** TO DO **
Up to and including the line that contains "return upright.outputs[0]", write out each line of the material from its first line, exactly.
━━━━━━━━
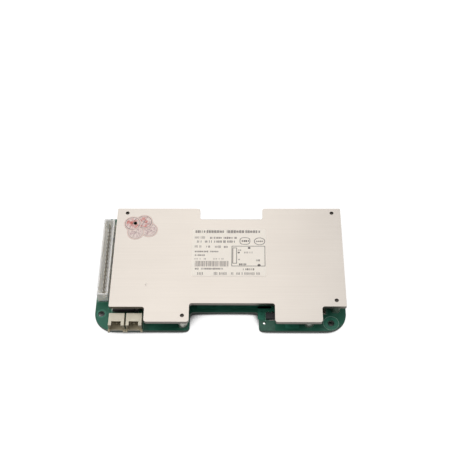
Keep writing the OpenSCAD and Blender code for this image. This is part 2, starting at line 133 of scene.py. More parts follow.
# 1 on faces that stand upright, 0 on level ones, for sheets whose cut edges look unlike their faces.
def edgeShare(tree, steepest=0.4):
    geometry = addNode(tree, "ShaderNodeNewGeometry")
    normal = addNode(tree, "ShaderNodeSeparateXYZ", {}, {0: geometry.outputs["Normal"]})
    level = addNode(tree, "ShaderNodeMath", {"operation": "ABSOLUTE"}, {0: normal.outputs["Z"]})
    upright = addNode(tree, "ShaderNodeMath", {"operation": "LESS_THAN", 1: steepest},
                      {0: level.outputs[0]})
    return upright.outputs[0]


# 1060 aluminium sheet, brushed along its length and left bare: a soft, wide sheen with fine long
# streaks on its two faces, and a duller, torn grain up and down its sheared edges.
def brushedAluminium():
    look = {"colour": "#BEB8B2", "shade": "#B8B2AC", "edge": "#77736D", "edgeShade": "#5F5B56",
            "roughness": (0.33, 0.39), "steady": 0.36, "streakMm": (34, 0.4, 8), "cloudMm": (34, 22, 20),
            "tornMm": (0.25, 0.25, 2.5), "cloudShare": 0.4, "span": (0.35, 0.65), "reliefMm": 0.006}
    material, tree, shader, coords = startMaterial("brushedAluminiumSheet", look["colour"],
                                                   look["steady"], 1.0)
    # real brush lines are finer, about 0.1 mm, and wouldn't show
    streak = grain(tree, coords, look["streakMm"], detail=4, rough=0.6)
    cloud = grain(tree, coords, look["cloudMm"], detail=1)
    cloudPart = addNode(tree, "ShaderNodeMath", {"operation": "MULTIPLY", 1: look["cloudShare"]},
                        {0: cloud})
    both = addNode(tree, "ShaderNodeMath", {"operation": "MULTIPLY_ADD", 1: 1 - look["cloudShare"]},
                   {0: streak, 2: cloudPart.outputs[0]})
    face = blendTones(tree, both.outputs[0], (look["shade"], look["colour"]), look["span"])
    torn = grain(tree, coords, look["tornMm"], detail=3)
    edge = blendTones(tree, torn, (look["edgeShade"], look["edge"]), (0, 1))
    whole = addNode(tree, "ShaderNodeMix", {"data_type": "RGBA"}, {0: edgeShare(tree), 6: face, 7: edge})
    tree.links.new(whole.outputs[2], shader.inputs["Base Color"])
    steerShader(tree, shader, streak, roughness=look["roughness"], reliefMm=look["reliefMm"])
    return material


# Round film seal on a pale pink ground: a dark ring near the rim, a cross of thin lines inside it
# and smudged red print. The attribute carries radius, turn and how strongly the seal is printed.
def sealFilm():
    look = {
        "ground": "#E6D8D2", "rim": "#DDC0B8", "line": "#4B383A", "red": "#CB6F66", "lilac": "#C0A4A6",
        "rimSpan": (0.84, 1.0),
        # a noise's grain in mm, its detail, where it starts and ends, and its lowest value
        "patterns": {"worn": (1.1, 3, 0.35, 0.60, 0.55), "smudge": (1.5, 3, 0.42, 0.62, 0.0),
                     "spots": (0.9, 2, 0.44, 0.58, 0.0)},
        # a step's name, its operation and what it works on: numbers, or names of earlier steps
        "steps": [
            ("ring", "COMPARE", "radius", 0.85, 0.036),
            ("angle", "MULTIPLY_ADD", "turn", 4 * math.pi, 0.9), ("wave", "SINE", "angle"),
            ("slope", "ABSOLUTE", "wave"), ("offLine", "MULTIPLY", "radius", "slope"),
            ("cross", "LESS_THAN", "offLine", 0.055), ("inRing", "LESS_THAN", "radius", 0.83),
            ("spokes", "MULTIPLY", "cross", "inRing"), ("paleSpokes", "MULTIPLY", "spokes", 0.85),
            ("drawn", "MAXIMUM", "ring", "paleSpokes"), ("ink", "MULTIPLY_ADD", "tone", 0.45, 0.45),
            ("faded", "MULTIPLY", "drawn", "worn"), ("line", "MULTIPLY", "faded", "ink"),
            ("within", "LESS_THAN", "radius", 0.74), ("fullTone", "MULTIPLY", "tone", "tone"),
            ("smudged", "MULTIPLY", "smudge", "within"), ("red", "MULTIPLY", "smudged", "fullTone"),
            ("spotted", "MULTIPLY", "spots", "within"), ("lilac", "MULTIPLY", "spotted", 0.85)]}
    material, tree, shader, coords = startMaterial("printedSealFilm", look["ground"], roughness=0.5)
    place = addNode(tree, "ShaderNodeAttribute", {"attribute_name": "sealPlace"})
    parts = addNode(tree, "ShaderNodeSeparateXYZ", {}, {0: place.outputs["Vector"]}).outputs
    sockets = dict(zip(("radius", "turn", "tone"), parts))
    for name, (size, detail, start, end, lowest) in look["patterns"].items():
        spread = addNode(tree, "ShaderNodeMapRange", {"From Min": start, "From Max": end, "To Min": lowest},
                         {"Value": grain(tree, coords, size, detail)})
        sockets[name] = spread.outputs["Result"]
    for name, operation, *terms in look["steps"]:
        settings = {i: term for i, term in enumerate(terms) if not isinstance(term, str)}
        links = {i: sockets[term] for i, term in enumerate(terms) if isinstance(term, str)}
        step = addNode(tree, "ShaderNodeMath", {"operation": operation, **settings}, links)
        sockets[name] = step.outputs[0]
    film = blendTones(tree, sockets["radius"], (look["ground"], look["rim"]), look["rimSpan"])
    for tint in ("lilac", "red", "line"):
        printed = addNode(tree, "ShaderNodeMix", {"data_type": "RGBA", 7: linear(look[tint])},
                          {0: sockets[tint], 6: film})
        film = printed.outputs[2]
    tree.links.new(film, shader.inputs["Base Color"])
    return material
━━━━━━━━
** FINAL RESULT **
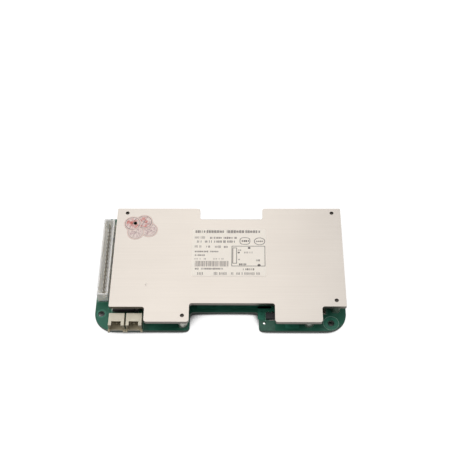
Keep writing the OpenSCAD and Blender code for this image. This is part 2, starting at line 133 of scene.py. More parts follow.
# 1 on faces that stand upright, 0 on level ones, for sheets whose cut edges look unlike their faces.
def edgeShare(tree, steepest=0.4):
    geometry = addNode(tree, "ShaderNodeNewGeometry")
    normal = addNode(tree, "ShaderNodeSeparateXYZ", {}, {0: geometry.outputs["Normal"]})
    level = addNode(tree, "ShaderNodeMath", {"operation": "ABSOLUTE"}, {0: normal.outputs["Z"]})
    upright = addNode(tree, "ShaderNodeMath", {"operation": "LESS_THAN", 1: steepest},
                      {0: level.outputs[0]})
    return upright.outputs[0]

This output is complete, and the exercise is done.